Uploading videos via dialup is not feasible. So I’ve gone to the library (ours here in Plymouth, and the one in Culver) to do the uploading, and even then it’s not that fast. I think it took over an hour each time I was there, to do two videos simultaneously. And these aren’t even long videos! I miss cable…
Anyway, these first three are from August 9. It was originally one long video but I tried to separate out the more interesting parts.
Pulling up to stand:
Getting down (on purpose):
And this one’s from last night. We all had spaghetti; ours with homemade meat sauce, and Amy’s with a little butter and parmesan. Some of it ended up in her mouth — most of it found its way there eventually, with help.
Amy did two things today that wowed me.
First, after she pulled herself up by her rocking chair arms, she took steps to follow it as her weight pushed it around the room.

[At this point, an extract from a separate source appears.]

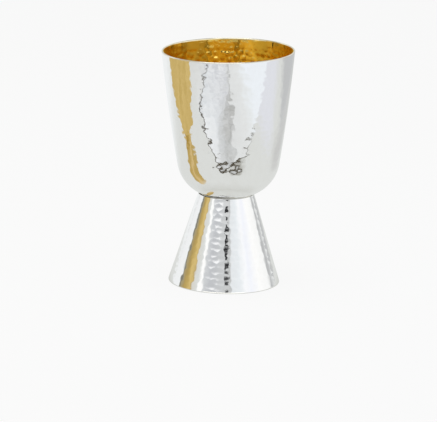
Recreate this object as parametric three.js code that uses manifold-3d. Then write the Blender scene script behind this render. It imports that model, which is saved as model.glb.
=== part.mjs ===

Then, she crawled up onto the low shelf of her changing table. Climbed! No, I don’t plan on making that an available play space, but I was so surprised at what she was doing that I just watched.
In other news, I bought a folding camp-chair-style booster seat — very light-weight, folds compact — to use when Amy and I join Mark at the dining hall. We used it at lunch today and it worked great. And it was less expensive than hard plastic non-folding or non-compact boosters, so even better.
Cries — When very tired, frustrated, hungry, or when her hair’s being washed
Getting ready to cry — The wide-open mouth, scrunched up face, so angry or upset that she can’t get a cry out just yet; doesn’t happen that often
Giggles — When tickled, swung around, or otherwise pleasantly surprised
Singing — High-pitched light babble
Snuffling — She will huff and puff quickly through her nose
Sonar — Short bursts evenly spaced
Sports announcing — Loud babble and yells
Various other babble — Mostly b’s, d’s, g’s, ah’s, and e’s
Whines — Usually in her high chair waiting for more food
Annoyance — Sometimes she’ll bang her arms up and down and kick a bit when she’s frustrated, like when I won’t let her eat grass or climb on the kitty or when we wipe her face after a meal
Clapping — Mostly almost clapping, where her hands just go back and forth but don’t touch, but twice she’s actually made a few claps
Crawling — Not all that fast or graceful yet, but competent, even for getting over obstacles like a pillow or a leg
Cuddling — With a person or a blanket or soft toy, she’ll scrunch herself up and hug whatever it is and tuck her face into it
Pick me up — When we get ready to pick her up, she raises her arms.
Pincer practice — She still mostly grabs with her whole hand but sometimes touches things with just one finger or an open hand, and occasionally grabs with first finger and thumb
Standing — Occasionally she can pull herself up on the coffee table, but if placed standing she can stay up for a long time, cruise to the left, let go with one hand or foot, and either sit by falling or occasionally by reaching down
Take and toss — She’ll crawl around grabbing toys and tossing them behind her
Waving — One or both hands up high
Meals and sleep
At breakfast she has a bottle, 6-7 oz.
Around 11 she has a nap, anywhere from forty minutes to an hour and a half.
At lunch she has a vegetable, a fruit, and whatever that week’s new food is. Some of the recent ones have been scrambled eggs, yogurt, mozzarella cheese, rye crackers, and whole wheat pasta. Then another bottle.
After her afternoon nap, usually from 3:00 to 4:45 or so, she has another bottle.
At dinner she has oatmeal or barley cereal, Cheerios, and a little of anything from our dinner that she can eat.
At bedtime, the fourth and final bottle.
Most of her waking time she spends in the living room with that week’s basket of toys. (I’ve divided them into three baskets, in hopes of all of us getting less bored.) She can entertain herself quite well.
Sometimes we play with her with a toy — helping her pull a string or push a button, playing peekaboo with a stuffed animal, and so on.
Sometimes we do “Itsy-Bitsy Spider,” “Patty-cake,” or “This Little Piggy.” She watches, laughs, and sometimes gets her hands involved.
Sometimes we read a book and let her play with it afterwards (if it’s a board book).
Sometimes I sing or play an instrument for her while she either plays in the living room or stands in the entertainer.
Sometimes we take her for a walk, usually in her stroller.
Sometimes she crawls around the floor, playing with the rug my mom crocheted, or the springy boingy doorstops, or the dining room chairs, and so on.
Sometimes Mark swings her around or does arm curls with her and that sort of thing.
Sometimes she plays with blocks in her room.
Sometimes she rocks in her rocking chair or on the rocking horse. She doesn’t rock them herself very well, although sometimes she tries. She holds on well to the arms of the chair or the handles on the horse.